Translink is a Vancouver, Canada, based transit agency that services over 2.5million residents across 200 routes. The company faced challenges with meeting with their customer request; a more accurate bus arrival and departure times.

To solve this challenge, TransLink partnered with Microsoft and T4G to build 16,000 adaptive AI models that collectively react to delays and changes in traffic patterns and provide customers with the most accurate time estimate possible. Because of their new AI solution, the teams then transitioned their traditional software development workflow with MLOps practices through the Azure Machine Learning platform. This allowed the team to set up an automated build and release pipeline that automatically trains and deploy models, an approval system that reviews and approves changes to the model, a data drift system that compares the model's performance to a benchmark to automatically identify a decline in the system and also integrate data drift pipeline that automatically retrains, builds, and deploys the model pipeline.

The result of these MLOps-enabled abilities is a 74% improvement in the actual bus scheduling times, as TransLink noted.

Companies and organizations providing commercial ML services or looking to adopt machine learning models in the future need to learn about MLOps and how to apply it in their workflow because, like DevOps, MLOps has the potential of becoming the de facto practice in model development as the future unfolds.

MLOps helps organizations create an automated workflow that is repeatable and error-resilient to facilitate cross-team collaboration, compliance with regulatory ethics, overcome prevalent challenges sabotaging the maturity of machine learning projects to production, and leverage the capabilities of the ML model to drive business growth.

As a discipline that is still in a relatively early phase, there are bound to be some challenges in the implementation of MLOps. Even though it has a community with established principles, its toolings may not portray the true proposed values of MLOps.

Also, MLOps might set unrealistic figures regarding the benchmark for a successful machine learning implementation. And as mentioned earlier, many MLOps tools and platforms available do not provide enough automation in validating data, running experiments, deploying, monitoring, and retraining models yet. But as the discipline matures and more organizations adopt MLOps, there'll be a need for higher speed in production to outperform competitors. This will force the toolings to level up to meet up the demands of the organization.

MLOps Engineer is one of the rising roles in the tech roles in the software engineering field.
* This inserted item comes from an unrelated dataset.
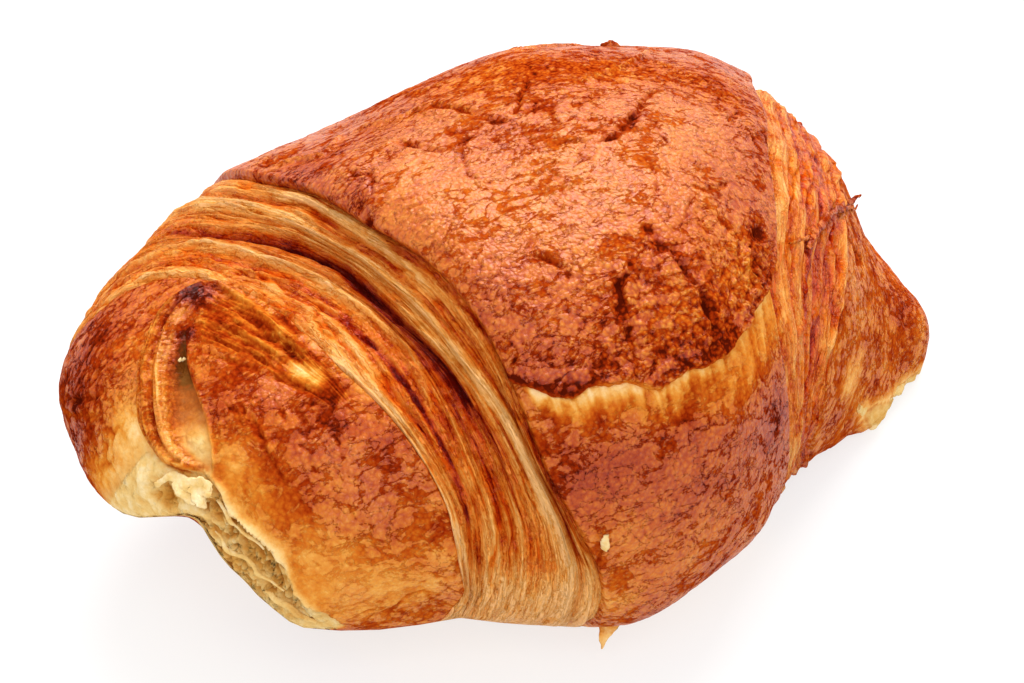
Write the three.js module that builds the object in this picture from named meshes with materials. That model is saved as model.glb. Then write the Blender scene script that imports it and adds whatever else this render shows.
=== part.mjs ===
// A butter croissant: one baked piece with a rolled, torn near end and a small far horn.
// Millimetres, +Z up, +X from the torn end to the far horn, -Y to the front. It rests on Z = 0.
import * as THREE from "three";

const FULL_TURN = 360;
const DEGREE = Math.PI / 180;

// The roll's stations from the torn end to the far horn. x, y, z is the middle of a section, yaw and
// pitch turn it, and front, back, top and under are its half sizes.
const STATIONS = [
  { x: -56.5, y: -3.3, z: 46, yaw: 17, pitch: -67, front: 1, back: 1, top: 1, under: 1 },
  { x: -56.0, y: -5.3, z: 43, yaw: 19, pitch: -62, front: 16, back: 17, top: 12, under: 13 },
  { x: -52.5, y: -7.3, z: 37, yaw: 18, pitch: -46, front: 27, back: 32, top: 21, under: 23 },
  { x: -43.5, y: -7.8, z: 30, yaw: 14, pitch: -22, front: 35, back: 42, top: 28, under: 28 },
  { x: -30.5, y: -6.8, z: 28, yaw: 10, pitch: -5, front: 40, back: 46, top: 32, under: 29 },
  { x: -15.5, y: -4.3, z: 27, yaw: 4, pitch: 0, front: 44, back: 48, top: 35, under: 30 },
  { x: 1.0, y: -1.3, z: 27, yaw: -1, pitch: 2, front: 45, back: 48, top: 37, under: 30 },
  { x: 18.0, y: 1.7, z: 27, yaw: -8, pitch: 2, front: 41, back: 44, top: 34, under: 30 },
  { x: 34.5, y: 5.2, z: 26, yaw: -14, pitch: 4, front: 33, back: 37, top: 29, under: 29 },
  { x: 50.0, y: 7.7, z: 23, yaw: -18, pitch: 12, front: 22, back: 28, top: 22, under: 26 },
  { x: 61.0, y: 10.2, z: 19, yaw: -20, pitch: 24, front: 11, back: 19, top: 14, under: 22 },
  { x: 66.0, y: 8.7, z: 13, yaw: -12, pitch: 38, front: 1, back: 1, top: 1, under: 1 },
];

// A section is a little squarer than an ellipse, which has a power of 2.
const SECTION_POWER = 2.25;

// Where the edges of the wraps lie along the roll, from 0 at the torn end to 1 at the far horn. Each
// has a value at every eighth of a turn: front, front top, top, back top, back, back under, under,
// front under.
const WRAP_EDGES = {
  lobe: [0.245, 0.08, 0.058, 0.072, 0.12, 0.21, 0.29, 0.315],
  groove: [0.31, 0.205, 0.178, 0.178, 0.225, 0.29, 0.335, 0.36],
  shoulder: [0.375, 0.307, 0.266, 0.325, 0.36, 0.39, 0.42, 0.425],
  seam: [0.665, 0.68, 0.75, 0.785, 0.78, 0.74, 0.7, 0.675],
  horn: [0.76, 0.86, 0.9, 0.9, 0.88, 0.82, 0.77, 0.74],
};

// The stretches between those edges: how many rings each has, and how far the crust stands out of
// the roll at its start, its middle and its end.
const STRETCHES = [
  { from: null, to: "lobe", rings: 14, start: 0, middle: 0.6, end: -1.2 },
  { from: "lobe", to: "groove", rings: 8, start: -0.6, middle: 0.8, end: -2.6 },
  { from: "groove", to: "shoulder", rings: 8, start: -2.0, middle: 0.6, end: -0.2 },
  { from: "shoulder", to: "seam", rings: 24, start: 1.0, middle: 1.4, end: 0.8 },
  { from: "seam", to: "horn", rings: 10, start: -1.2, middle: 0.4, end: -0.8 },
  { from: "horn", to: null, rings: 10, start: 0.4, middle: 0.6, end: 0 },
];

// The last wrap stops at a torn edge across the front of the roll, a step of one sheet of dough.
const TORN_EDGE_ANGLE = 31;
const TORN_EDGE_SOFTNESS = 5;
const SHEET_THICKNESS = 1.6;

// Swellings and hollows of the torn end: place along the roll, angle, their reaches and the height.
const RELIEF = [
  { name: "front lobe", at: 0.19, angle: -18, reach: 0.07, spread: 30, height: 1.6 },
  { name: "left lobe", at: 0.11, angle: 212, reach: 0.05, spread: 32, height: 2.4 },
  { name: "pocket", at: 0.085, angle: -68, reach: 0.035, spread: 20, height: -4.2 },
  { name: "cleft", at: 0.13, angle: -56, reach: 0.05, spread: 10, height: -3.0 },
  { name: "torn face", at: 0.2, angle: -82, reach: 0.055, spread: 26, height: -7.5 },
  { name: "horn tear", at: 0.96, angle: -40, reach: 0.035, spread: 30, height: -1.8 },
];

const ANGLE_STEPS = 60;
const CRUST_COLOUR = 0xb5672a;

// A natural cubic spline through evenly spaced values, read at 0 to 1.
function naturalSpline(values) {
  const last = values.length - 1;
  const bend = new Array(last + 1).fill(0);
  const scale = new Array(last + 1).fill(0);
  for (let i = 1; i < last; i++) {
    const pivot = 4 - scale[i - 1];
    const change = 6 * (values[i + 1] - 2 * values[i] + values[i - 1]);
    scale[i] = 1 / pivot;
    bend[i] = (change - bend[i - 1]) / pivot;
  }
  for (let i = last - 1; i > 0; i--) {
    bend[i] -= scale[i] * bend[i + 1];
  }
  return (place) => {
    const i = Math.min(Math.floor(place * last), last - 1);
    const b = place * last - i;
    const a = 1 - b;
    const line = a * values[i] + b * values[i + 1];
    return line + ((a ** 3 - a) * bend[i] + (b ** 3 - b) * bend[i + 1]) / 6;
  };
}

// A closed Catmull-Rom curve through values spread evenly over one turn, read at an angle.
function roundSpline(values) {
  const count = values.length;
  const at = (i) => values[((i % count) + count) % count];
  return (angle) => {
    const place = (angle / FULL_TURN) * count;
    const i = Math.floor(place);
    const t = place - i;
    const slopeA = (at(i + 1) - at(i - 1)) / 2;
    const slopeB = (at(i + 2) - at(i)) / 2;
    const rise = at(i + 1) - at(i);
    const curve = (3 * rise - 2 * slopeA - slopeB) * t ** 2 + (slopeA + slopeB - 2 * rise) * t ** 3;
    return at(i) + slopeA * t + curve;
  };
}

const rollSplines = {};
for (const key of Object.keys(STATIONS[0])) {
  rollSplines[key] = naturalSpline(STATIONS.map((station) => station[key]));
}

const edgeSplines = {};
for (const [name, values] of Object.entries(WRAP_EDGES)) {
  edgeSplines[name] = roundSpline(values);
}

// The plain roll, before the wraps: a point at a place along it and an angle around it, where 0 is
// the front, 90 the top, 180 the back and 270 the underside.
function rollPoint(place, angle) {
  const row = {};
  for (const [key, spline] of Object.entries(rollSplines)) {
    row[key] = spline(place);
  }
  const yaw = row.yaw * DEGREE;
  const pitch = row.pitch * DEGREE;
  const along = new THREE.Vector3(
    Math.cos(yaw) * Math.cos(pitch),
    Math.sin(yaw) * Math.cos(pitch),
    Math.sin(pitch),
  );
  const forward = new THREE.Vector3(Math.sin(yaw), -Math.cos(yaw), 0);
  const upward = forward.clone().cross(along);
  const power = 2 / SECTION_POWER;
  const cosine = Math.cos(angle * DEGREE);
  const sine = Math.sin(angle * DEGREE);
  const across = Math.sign(cosine) * Math.abs(cosine) ** power * (cosine > 0 ? row.front : row.back);
  const height = Math.sign(sine) * Math.abs(sine) ** power * (sine > 0 ? row.top : row.under);
  return new THREE.Vector3(row.x, row.y, row.z)
    .addScaledVector(forward, across)
    .addScaledVector(upward, height);
}

function rollNormal(place, angle) {
  const step = 0.004;
  const turn = 2;
  const a = Math.max(place - step, 0);
  const b = Math.min(place + step, 1);
  const along = rollPoint(b, angle).sub(rollPoint(a, angle));
  const around = rollPoint(place, angle + turn).sub(rollPoint(place, angle - turn));
  return along.cross(around).normalize();
}

function angleBetween(a, b) {
  const turned = (((a - b) % FULL_TURN) + FULL_TURN) % FULL_TURN;
  return turned > FULL_TURN / 2 ? turned - FULL_TURN : turned;
}

function reliefHeight(place, angle) {
  let height = 0;
  for (const bump of RELIEF) {
    const along = (place - bump.at) / bump.reach;
    const around = angleBetween(angle, bump.angle) / bump.spread;
    height += bump.height * Math.exp(-(along ** 2 + around ** 2));
  }
  return height;
}

// The crust's height over a stretch is a parabola through its start, middle and end heights.
function stretchHeight(stretch, t) {
  const { start, middle, end } = stretch;
  return start * (1 - t) * (1 - 2 * t) + middle * 4 * t * (1 - t) + end * t * (2 * t - 1);
}

// The last wrap is one sheet higher than what shows below its torn edge.
function tornStep(stretch, t, angle) {
  if (stretch.from !== "shoulder") {
    return 0;
  }
  const below = angleBetween(TORN_EDGE_ANGLE, angle);
  const fade = 4 * Math.min(t, 1 - t, 0.25);
  const lowered = 1 / (1 + Math.exp(-below / TORN_EDGE_SOFTNESS));
  const front = Math.max(0, Math.cos((below - 60) * 0.75 * DEGREE));
  return -SHEET_THICKNESS * lowered * fade * front;
}

function crustPoint(stretch, t, angle) {
  const start = stretch.from ? edgeSplines[stretch.from](angle) : 0;
  const end = stretch.to ? edgeSplines[stretch.to](angle) : 1;
  const place = THREE.MathUtils.lerp(start, end, t);
  const lift = stretchHeight(stretch, t) + tornStep(stretch, t, angle) + reliefHeight(place, angle);
  const tipFade = Math.min(1, place / 0.04, (1 - place) / 0.04);
  const point = rollPoint(place, angle);
  point.addScaledVector(rollNormal(place, angle), lift * tipFade);
  point.z = Math.max(point.z, 0);
  return point;
}

function makeCrust() {
  const rings = [];
  for (const stretch of STRETCHES) {
    const first = stretch.from === null ? 1 : 0;
    for (let j = first; j < stretch.rings; j++) {
      rings.push({ stretch, t: j / stretch.rings });
    }
  }
  const positions = [];
  const triangles = [];
  for (const { stretch, t } of rings) {
    for (let k = 0; k < ANGLE_STEPS; k++) {
      positions.push(...crustPoint(stretch, t, (k * FULL_TURN) / ANGLE_STEPS));
    }
  }
  const vertex = (ring, k) => ring * ANGLE_STEPS + (k % ANGLE_STEPS);
  for (let ring = 0; ring < rings.length - 1; ring++) {
    for (let k = 0; k < ANGLE_STEPS; k++) {
      const a = vertex(ring, k);
      const b = vertex(ring, k + 1);
      const c = vertex(ring + 1, k + 1);
      const d = vertex(ring + 1, k);
      triangles.push(a, c, b, a, d, c);
    }
  }
  const nearTip = rings.length * ANGLE_STEPS;
  const farTip = nearTip + 1;
  positions.push(...rollPoint(0, 0).lerp(rollPoint(0, FULL_TURN / 2), 0.5));
  positions.push(...rollPoint(1, 0).lerp(rollPoint(1, FULL_TURN / 2), 0.5));
  for (let k = 0; k < ANGLE_STEPS; k++) {
    triangles.push(nearTip, vertex(0, k), vertex(0, k + 1));
    triangles.push(farTip, vertex(rings.length - 1, k + 1), vertex(rings.length - 1, k));
  }
  const geometry = new THREE.BufferGeometry();
  geometry.setAttribute("position", new THREE.Float32BufferAttribute(positions, 3));
  geometry.setIndex(triangles);
  geometry.computeVertexNormals();
  return geometry;
}

const crustMaterial = new THREE.MeshStandardMaterial({
  color: CRUST_COLOUR,
  roughness: 0.45,
  metalness: 0,
});

const croissant = new THREE.Mesh(makeCrust(), crustMaterial);
croissant.name = "croissant";

const model = new THREE.Group();
model.add(croissant);

export default model;
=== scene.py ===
"""A butter croissant with a torn near end, on a pale floor under soft light.

Lengths are millimetres until a mesh is made, which turns them into metres. The frame is the CAD's:
+X from the torn end to the far horn, -Y to the front, +Z up.

Marks such as creases and tints are placed by the photo's pixels, across and down, and lie on the roll
where those pixels show. Browning (bake) runs from 0, pale dough, to 1, nearly charred; in a few marks it
also holds painted shade and painted sheen. A call of noise, fractal, creases or cells ends with its seed,
so each run gives the same croissant.
"""
import math

import bpy
import numpy as np
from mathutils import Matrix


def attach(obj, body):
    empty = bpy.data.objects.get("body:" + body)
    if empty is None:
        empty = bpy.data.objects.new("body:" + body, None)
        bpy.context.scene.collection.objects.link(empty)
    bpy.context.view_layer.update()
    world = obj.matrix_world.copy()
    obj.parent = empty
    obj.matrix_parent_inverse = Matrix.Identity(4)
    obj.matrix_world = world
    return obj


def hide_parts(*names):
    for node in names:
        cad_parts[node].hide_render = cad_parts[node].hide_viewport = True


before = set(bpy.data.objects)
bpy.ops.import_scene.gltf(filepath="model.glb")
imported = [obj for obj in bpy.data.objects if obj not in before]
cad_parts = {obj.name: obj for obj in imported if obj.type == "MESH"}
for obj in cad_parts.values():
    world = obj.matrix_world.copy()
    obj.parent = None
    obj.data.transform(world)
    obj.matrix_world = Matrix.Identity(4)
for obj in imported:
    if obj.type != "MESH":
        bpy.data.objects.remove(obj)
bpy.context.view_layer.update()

MM = 0.001
TAU = 2 * math.pi

# ---------------------------------------------------------------- the plain roll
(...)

According to Glassdoor, the average base pay for an MLOps Engineer role in the US is $87,485, with a more senior role attracting up to $114k per year on average.

Considering that the field is still developing, the future of a career in MLOps looks promising with more settlements in cash and kind because of the business-critical tasks an MLOps Engineer handles.
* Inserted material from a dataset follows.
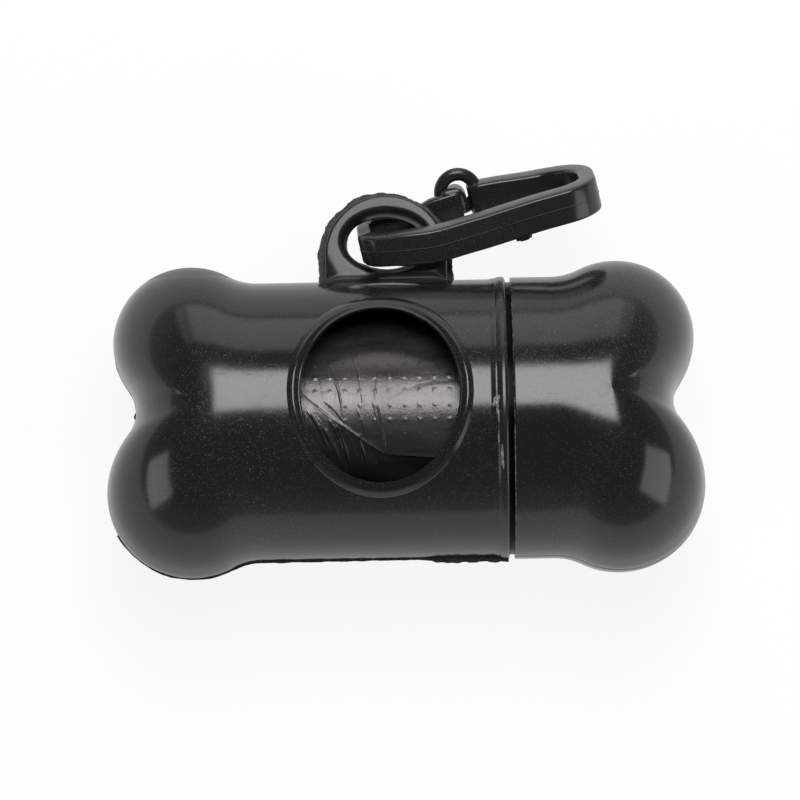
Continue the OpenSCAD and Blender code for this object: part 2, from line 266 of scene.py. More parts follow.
def half_shell(r, mouth_x, placed):
    """Half of an end with its neck, put in its place: outer and inner skins, parting strip
    and mouth. The ends' skins are smoothed, except near the parting edge."""
    rib_list = ribs(r, mouth_x)
    fall = FALL["cap" if mouth_x > 0 else "case"]
    bm = bmesh.new()
    outer = add_grid(bm, skin(rib_list, 0, fall, SEAM_GROOVE))
    inner = add_grid(bm, skin(rib_list, WALL, fall))
    for k in range(len(outer) - 1):
        bm.faces.new((outer[k][0], outer[k + 1][0], inner[k + 1][0], inner[k][0]))
    for end in (0, -1):
        for k in range(len(RISE) - 1):
            bm.faces.new((outer[end][k], outer[end][k + 1], inner[end][k + 1], inner[end][k]))
    bmesh.ops.remove_doubles(bm, verts=bm.verts, dist=1e-4)
    soft = [v for v in bm.verts if v.co.x > STRAIGHT_X and v.co.z > 1.0]
    before = [v.co.copy() for v in soft]
    for _ in range(SMOOTH_PASSES):
        bmesh.ops.smooth_vert(bm, verts=soft, factor=0.5,
                              use_axis_x=True, use_axis_y=True, use_axis_z=True)
    for v, co in zip(soft, before):
        v.co = co.lerp(v.co, ease(co.x, STRAIGHT_X + 0.5, HUB_X) * ease(co.z, 1.0, 4.0))
    bmesh.ops.transform(bm, matrix=placed, verts=bm.verts)
    bmesh.ops.recalc_face_normals(bm, faces=bm.faces)
    return bm


def cut(bm, tool):
    """Takes a closed tool mesh out of a closed mesh."""
    parts = []
    for name, made in (("cut_this", bm), ("cut_with", tool)):
        mesh = bpy.data.meshes.new(name)
        made.to_mesh(mesh)
        made.free()
        parts.append(show(name, mesh))
    boolean = parts[0].modifiers.new("cut", "BOOLEAN")
    boolean.operation, boolean.solver, boolean.object = "DIFFERENCE", "EXACT", parts[1]
    shown = parts[0].evaluated_get(bpy.context.evaluated_depsgraph_get())
    result = bmesh.new()
    result.from_mesh(shown.to_mesh())
    for o in parts:
        bpy.data.objects.remove(o)
    return result


def ellipse_at(t, w, h, grow):
    """A point on an ellipse, moved out by grow."""
    p = np.array((w / 2 * math.cos(t), h / 2 * math.sin(t)))
    out = np.array((math.cos(t) / w, math.sin(t) / h))
    return p + grow * out / np.hypot(*out)


def elliptic_column(centre, w, h, z0, z1, grow, steps=160):
    """A closed elliptic column, moved out by grow."""
    bm = bmesh.new()
    turns = np.linspace(0, 2 * math.pi, steps, endpoint=False)
    loops = []
    for z in (z0, z1):
        loops.append([bm.verts.new((*(np.array(centre) + ellipse_at(t, w, h, grow)), z))
                      for t in turns])
    for i in range(steps):
        j = (i + 1) % steps
        bm.faces.new((loops[0][i], loops[0][j], loops[1][j], loops[1][i]))
    bm.faces.new(loops[0][::-1])
    bm.faces.new(loops[1])
    return bm


# ---- materials ----

class Shading:
    """The nodes of a material or world, with short calls for the ones used here."""

    def __init__(self, owner):
        owner.use_nodes = True
        self.owner, self.nodes, self.links = owner, owner.node_tree.nodes, owner.node_tree.links

    def feed(self, socket, value):
        """Links an output into a socket, or sets a number or a colour there."""
        if isinstance(value, bpy.types.NodeSocket):
            self.links.new(value, socket)
        else:
            socket.default_value = (*value, 1) if isinstance(value, tuple) else value

    def put(self, name, value):
        """Feeds an input of the material's shader."""
        self.feed(self.nodes["Principled BSDF"].inputs[name], value)

    def texture(self, kind, scale, stretch=(1, 1, 1), turn=(0, 0, 0), **sockets):
        """A procedural texture in object space, in 1/metres, stretched and turned."""
        coordinates = self.nodes.new("ShaderNodeTexCoord")
        mapping = self.nodes.new("ShaderNodeMapping")
        mapping.inputs["Scale"].default_value = stretch
        mapping.inputs["Rotation"].default_value = turn
        texture = self.nodes.new(kind)
        self.feed(texture.inputs["Scale"], scale)
        for socket, value in sockets.items():
            self.feed(texture.inputs[socket], value)
        self.links.new(coordinates.outputs["Object"], mapping.inputs["Vector"])
        self.links.new(mapping.outputs["Vector"], texture.inputs["Vector"])
        return texture.outputs

    def noise(self, *at, **sockets):
        """The value of a noise texture."""
        return self.texture("ShaderNodeTexNoise", *at, **sockets)["Fac"]

    def ramp(self, source, stops):
        """A colour ramp over a value; stops are (position, grey or colour)."""
        made = self.nodes.new("ShaderNodeValToRGB")
        for k, (position, colour) in enumerate(stops):
            stop = made.color_ramp.elements[k] if k < 2 else made.color_ramp.elements.new(position)
            stop.position = position
            stop.color = (colour,) * 3 + (1,) if isinstance(colour, float) else (*colour, 1)
        self.links.new(source, made.inputs["Fac"])
        return made.outputs["Color"]

    def mix(self, factor, a, b, kind="MIX"):
        """Mixes two colours; any input may be an output or a value."""
        made = self.nodes.new("ShaderNodeMix")
        made.data_type, made.blend_type = "RGBA", kind
        for k, value in ((0, factor), (6, a), (7, b)):
            self.feed(made.inputs[k], value)
        return made.outputs[2]

    def times(self, a, b):
        return self.mix(1.0, a, b, "MULTIPLY")

    def lighter(self, a, b):
        return self.mix(1.0, a, b, "LIGHTEN")

    def specks(self, scale, near, kept, strong=1.0):
        """Specks that fade between the near distances; kept fades out the rest of them."""
        cells = self.texture("ShaderNodeTexVoronoi", scale)
        here = self.ramp(cells["Distance"], [(near[0], strong), (near[1], 0.0)])
        return self.times(here, self.ramp(cells["Color"], [(kept[0], 0.0), (kept[1], 1.0)]))

    def bump(self, height, distance, strength=1.0, under=None):
        """A normal from a height, of a distance in metres, over another normal."""
        made = self.nodes.new("ShaderNodeBump")
        self.feed(made.inputs["Distance"], distance)
        self.feed(made.inputs["Strength"], strength)
        self.feed(made.inputs["Height"], height)
        if under:
            self.feed(made.inputs["Normal"], under)
        return made.outputs["Normal"]

    def maths(self, kind, a, b):
        made = self.nodes.new("ShaderNodeMath")
        made.operation = kind
        self.feed(made.inputs[0], a)
        self.feed(made.inputs[1], b)
        return made.outputs[0]

    def between(self, value, low, high):
        """1 where a value lies between two others."""
        return self.maths("MULTIPLY", self.maths("GREATER_THAN", value, low),
                          self.maths("LESS_THAN", value, high))

    def split(self, space):
        """The coordinates of a space, as X, Y and Z."""
        coordinates = self.nodes.new("ShaderNodeTexCoord")
        made = self.nodes.new("ShaderNodeSeparateXYZ")
        self.links.new(coordinates.outputs[space], made.inputs[0])
        return made.outputs

    def choose(self, factor, a, b, out):
        """One shader or the other, into an output node of a kind."""
        made = self.nodes.new("ShaderNodeMixShader")
        for socket, value in zip(made.inputs, (factor, a.outputs[0], b.outputs[0])):
            self.links.new(value, socket)
        self.links.new(made.outputs[0], self.nodes.new(out).inputs["Surface"])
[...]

Becoming an MLOps Engineer, like a DevOps Engineer, involves a steep learning curve.

To become an MLOps Engineer you need to learn at least one version control tool, Git preferably. You also need to know about linear and logistic regressions, artificial and convolutional neural networks, decision trees, K-means bayes theorem, and other core machine learning algorithms to familiarize you with machine learning projects. You also need to be well versed in using CI/CD tools such as GitLab, Jenkins, Prometheus, and Grafana and some cloud and DevOps automation tools such as Docker, Kubernetes and Terraform. Learning how to use at least one of the most common MLOps platforms will also come in handy and cover the need to learn many other tools.

Conclusion

Not just about data, MLOps cares about the operationalization of ML models as well as the code used in developing its software implementation. It is simply DevOps for machine learning development with little tweakings to the principles to perfectly suit the model development workflow. Implementing MLOps in your model development workflow will promote collaboration and automation that will see your machine learning business solution successfully deployed into production.